Wednesday, May 06, 2009

There Goes a Good Man

Just after Bill Clinton became President Clinton, I had the enormous good fortune to meet and work with Jack Kemp.  At that time, Kemp was by far the most popular Republican presidential candidate for the next election in 1996.  He was at the very top of his game.

Back then, he was in the private sector for the first time in many 

years and my job was to help him produce a monthly newsletter.  It was actually a very early experiment in social media.  He’d discuss a handful of topics and invite his readers to comment.  He’d then respond to the comments, some of which would lead to other topics in a serendipitous conversation thread. 

Critics and rivals said that Kemp was too unfocused to be chief executive but the reality was he might have been too curious to be president.  The newsletter was a bombardment of facts and anecdotes, historical quotes, and personal observations but the theme of this data dump couldn’t be more sharply focused.  He wanted to tell people why he thought that America in 1993 was the greatest entrepreneurial opportunity of all time.

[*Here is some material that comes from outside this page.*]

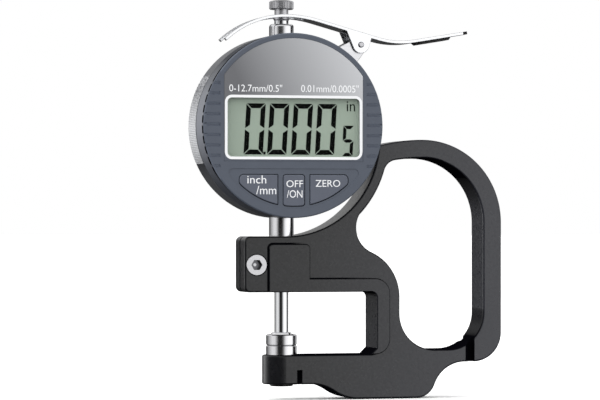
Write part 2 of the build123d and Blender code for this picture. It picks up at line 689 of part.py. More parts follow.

Each month he’d bring me into his office and talk in a whirlwind about his most recent trip to China; “they’ve got cities so new they don’t even have names yet;” or a conversation about fiber to the home he had had with George Gilder, and he tell about a young guy who was just elected mayor of Jersey City on a radical opportunity platform.  He’d mention an obscure quote and then pull down an old book from an upper shelf and instantly find the right page and paragraph to confirm the wording. 

He wasn’t cool and detached like Obama.  He was passionate.  He burned with the curiosity of a completely self-taught man. He was learning new things every day and that just excited him to learn more.  I came away from these meetings with pages of notes, articles, people to contact, and new ideas to imagine. 

He easily could have been a rich man if he had paid attention to business opportunities instead of historical ones.  His father was an entrepreneur who built a delivery service consisting of himself and a motorcycle into a Southern Californian trucking business by investing his profits in more equipment and more people to operate it and so on.  It’s one thing to learn about business in school.  But it must be another thing entirely to watch your dad build one day after day after day and see the incremental improvements increase and build on each other. 

I don’t know whether that experience served as the inexhaustible fuel for his enthusiasm for entrepreneurship but it certainly gave him a sturdy frame of reference and made him rich in knowledge, and friends, and fans.

It was a shock to hear that he had died.  He always seemed like a young guy to me, energetic, enthusiastic, and always open to new ideas.  He was so alive it's hard to imagine him not alive.

He was - and still is - a good and decent man.